My guess would be that the shaft sizes are proportional to the respective ball sizes. I haven't done the math, but I suspect that if you compared each shaft size to its respective ball size, you would find that the percentages are close. If you find that to be the case, then the shaft sizes are actually more alike than different. It's customary to normalize data that way to make sure you are comparing apples to apples. When we talk about $100 in 1975, we have to use a multiplier to get a feel for what that would be worth in today's economy.
A snooker ball is 33/16" in diameter. A pool ball is 36/16". So a pool ball is 12/11 the diameter. That is just over 9% bigger by that measure. What that means is that by cross-sectional area a pool ball is about 19% bigger, and by volume (and, presumably, mass) a pool ball is just under 30% bigger.

For tips, a 12.5mm tip is 47% bigger than an 8.5mm tip by diameter. I think those are both common sizes for both games, although I don't know snooker enough to know where in that game's range 8.5 is.

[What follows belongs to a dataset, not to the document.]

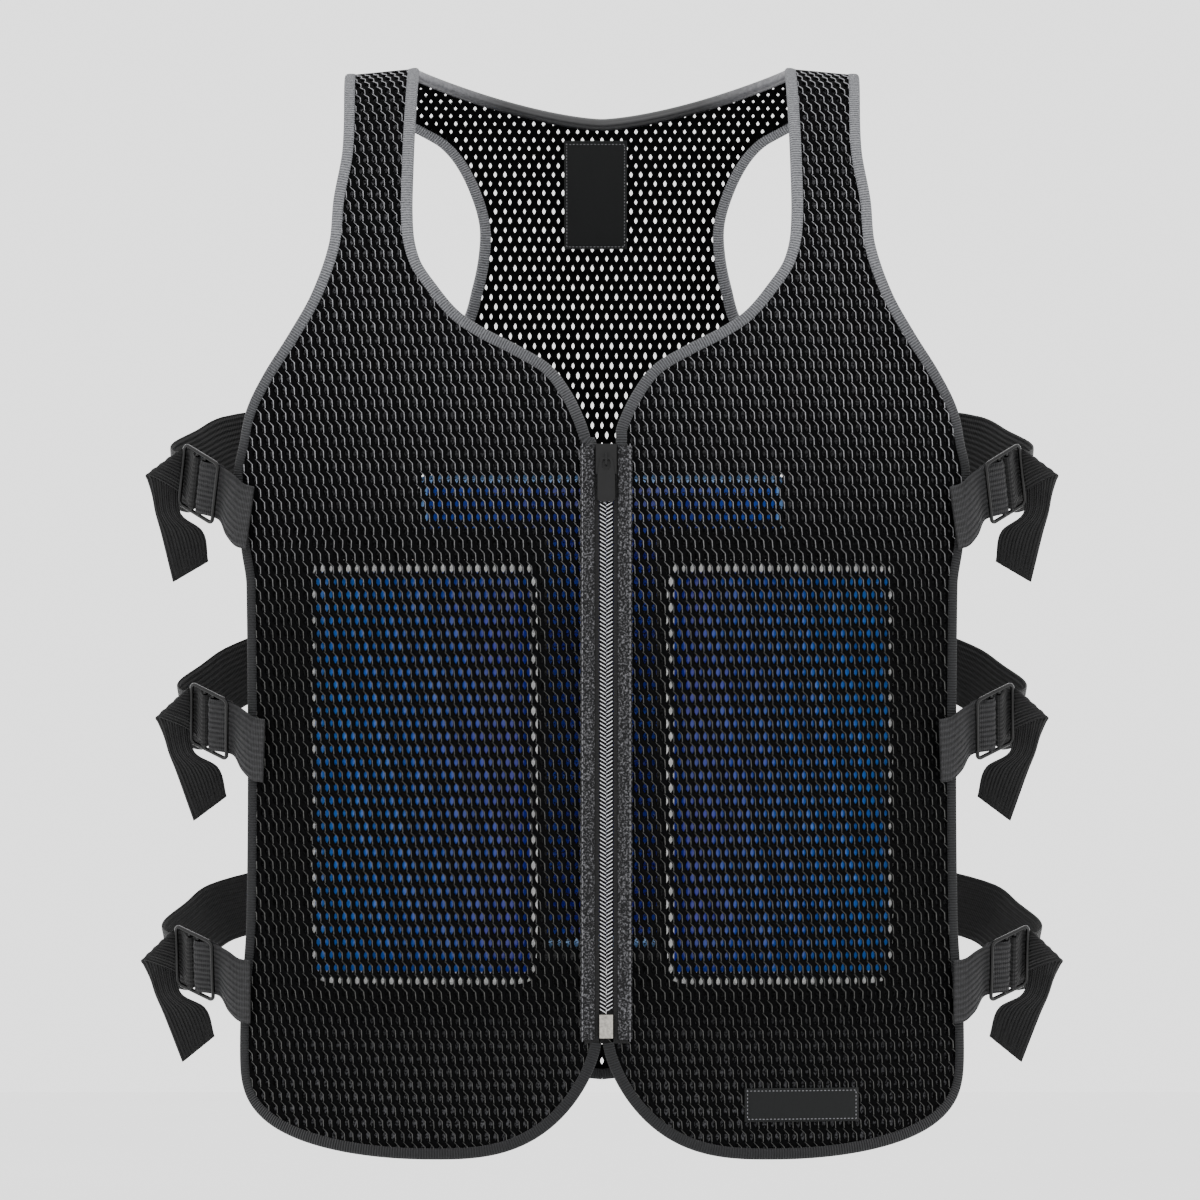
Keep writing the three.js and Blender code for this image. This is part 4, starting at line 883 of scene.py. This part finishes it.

An 11.8 is 31% bigger than a 9mm, to choose two sizes that are closer to each other. By area, however, the 12.5:8.5mm diameter ratio means the cue tip is 116% bigger in terms of cross-sectional area, and the 11.8:9mm ratio means the pool cue tip is just under 72% bigger by cross-sectional area.

All told, pool cue tips are (much) bigger relative to pool balls than snooker cue tips are to snooker balls however you measure/compare the two.